Provisioned RCU = 100
Provisioned WCU = 100
Target utilisation = 70%
Current workload demand = 110 RCUs

In order to keep 110 RCUs representing 70% of the provisioned capacity, Application auto scaling needs to increase the RCU size to ~157.

If the target utilisation was 20%, Application auto scaling would increase it to something around 550 RCUs. This simple math can be better represented with the following graphic:

Target utilisation

Looking at the previous image, is easy to figure out why the target utilisation can be a value between 20 and 90 percent (100% would lead the capacity to stay the same and as the percentage gets close to 0 the amount of capacity tends to infinity).

How it works

When a table is created with provisioned capacity + auto scaling, Application Auto Scaling creates CloudWatch alarms that will be later used to send an SNS notification and/or notify Application Auto Scaling to increase or decrease the capacity as needed. CloudWatch will trigger an alarm in case that the table’s consumed capacity exceeds the target utilisation.
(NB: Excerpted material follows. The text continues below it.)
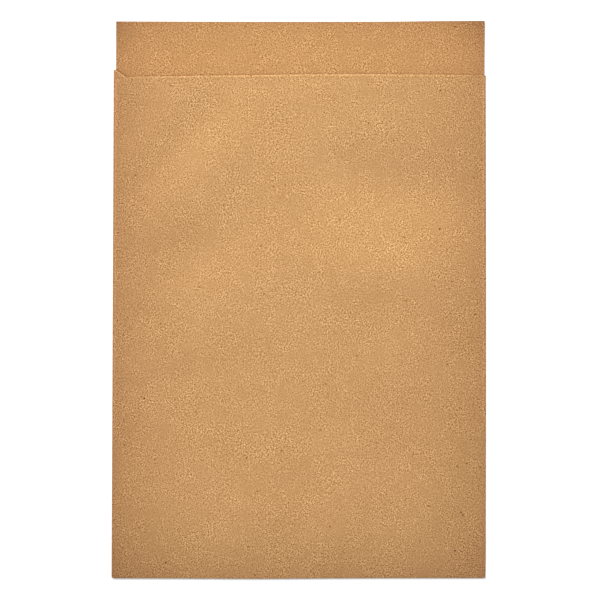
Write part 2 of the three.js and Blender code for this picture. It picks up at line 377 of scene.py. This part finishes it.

The changes to the table won’t be applied until the capacity exceeds the target utilisation for a sustained period (which is specified as several minutes by AWS - not quite clear).

Burst capacity

DynamoDB saves up to 5 minutes of unused capacity, which can be used when the provisioned capacity is exhausted for a limited period. This can be used when there are occasional bursts on reads or writes by an application and can also be used by DynamoDB to run internal operations.

This can be combined with auto scaling to prevent throttling, however, the developer still needs to know the patterns of capacity consumption.

Adaptive capacity

This helps when the capacity of a table is consumed unevenly from its partitions (problem also known as hot partition). It allows for a hot partition to use capacity available from other partitions as long as it doesn’t exceed the provisioned capacity for the table.

In the past, it used to take 5-30 minutes for DynamoDB to recover from a capacity exhaustion and start using adaptive capacity, but now it happens instantly.